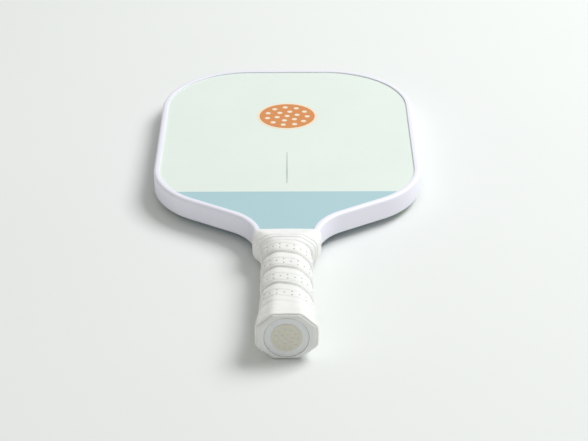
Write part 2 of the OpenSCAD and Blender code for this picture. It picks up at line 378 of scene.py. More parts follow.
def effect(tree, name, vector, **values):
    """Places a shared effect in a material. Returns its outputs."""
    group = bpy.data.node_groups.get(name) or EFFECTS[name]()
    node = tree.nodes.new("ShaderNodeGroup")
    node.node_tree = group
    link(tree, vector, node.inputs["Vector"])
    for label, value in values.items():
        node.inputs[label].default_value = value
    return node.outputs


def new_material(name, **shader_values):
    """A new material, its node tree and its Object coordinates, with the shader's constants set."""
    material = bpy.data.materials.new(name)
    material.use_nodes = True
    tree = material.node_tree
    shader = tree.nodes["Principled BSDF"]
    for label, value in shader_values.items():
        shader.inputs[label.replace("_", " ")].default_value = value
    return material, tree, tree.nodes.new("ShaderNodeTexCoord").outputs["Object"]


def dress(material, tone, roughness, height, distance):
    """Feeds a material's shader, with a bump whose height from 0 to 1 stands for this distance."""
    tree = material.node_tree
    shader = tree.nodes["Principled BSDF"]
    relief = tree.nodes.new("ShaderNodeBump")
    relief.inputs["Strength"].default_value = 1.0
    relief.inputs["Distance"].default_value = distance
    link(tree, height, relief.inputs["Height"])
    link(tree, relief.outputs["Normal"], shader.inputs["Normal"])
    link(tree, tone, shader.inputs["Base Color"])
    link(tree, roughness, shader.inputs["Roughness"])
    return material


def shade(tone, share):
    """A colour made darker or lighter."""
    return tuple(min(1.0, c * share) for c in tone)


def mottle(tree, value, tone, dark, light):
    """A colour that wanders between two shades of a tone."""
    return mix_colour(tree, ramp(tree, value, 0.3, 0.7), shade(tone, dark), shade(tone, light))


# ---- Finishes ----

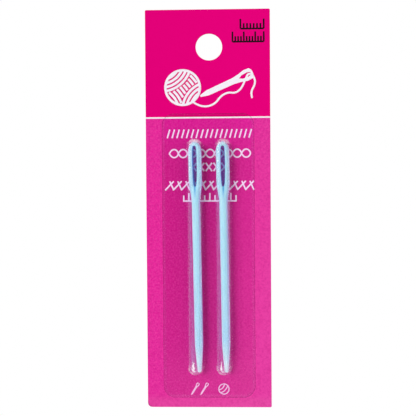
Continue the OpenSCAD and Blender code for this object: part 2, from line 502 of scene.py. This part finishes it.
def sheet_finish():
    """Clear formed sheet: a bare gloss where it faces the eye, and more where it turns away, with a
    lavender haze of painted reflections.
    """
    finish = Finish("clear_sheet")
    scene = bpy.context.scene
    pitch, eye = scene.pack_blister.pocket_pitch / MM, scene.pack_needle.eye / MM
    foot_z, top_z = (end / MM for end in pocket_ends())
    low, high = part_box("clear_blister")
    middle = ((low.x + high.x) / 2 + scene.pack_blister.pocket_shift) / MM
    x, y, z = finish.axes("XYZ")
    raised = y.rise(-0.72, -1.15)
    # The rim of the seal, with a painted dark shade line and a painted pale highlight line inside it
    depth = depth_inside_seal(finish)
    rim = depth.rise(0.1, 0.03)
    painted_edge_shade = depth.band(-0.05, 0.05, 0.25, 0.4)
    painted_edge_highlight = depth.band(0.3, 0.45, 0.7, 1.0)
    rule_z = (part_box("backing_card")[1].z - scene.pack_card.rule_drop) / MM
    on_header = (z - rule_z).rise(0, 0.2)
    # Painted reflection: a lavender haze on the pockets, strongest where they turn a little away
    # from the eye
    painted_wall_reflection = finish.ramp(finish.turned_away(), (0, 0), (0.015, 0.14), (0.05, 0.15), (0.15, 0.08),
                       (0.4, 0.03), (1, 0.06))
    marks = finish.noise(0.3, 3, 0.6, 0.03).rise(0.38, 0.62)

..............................

**GIVEN INSTRUCTION**
Find the word "this" and list each line it appears in.

**FINAL RESULT**
Write part 2 of the OpenSCAD and Blender code for this picture. It picks up at line 378 of scene.py. More parts follow.
    """Feeds a material's shader, with a bump whose height from 0 to 1 stands for this distance."""
Continue the OpenSCAD and Blender code for this object: part 2, from line 502 of scene.py. This part finishes it.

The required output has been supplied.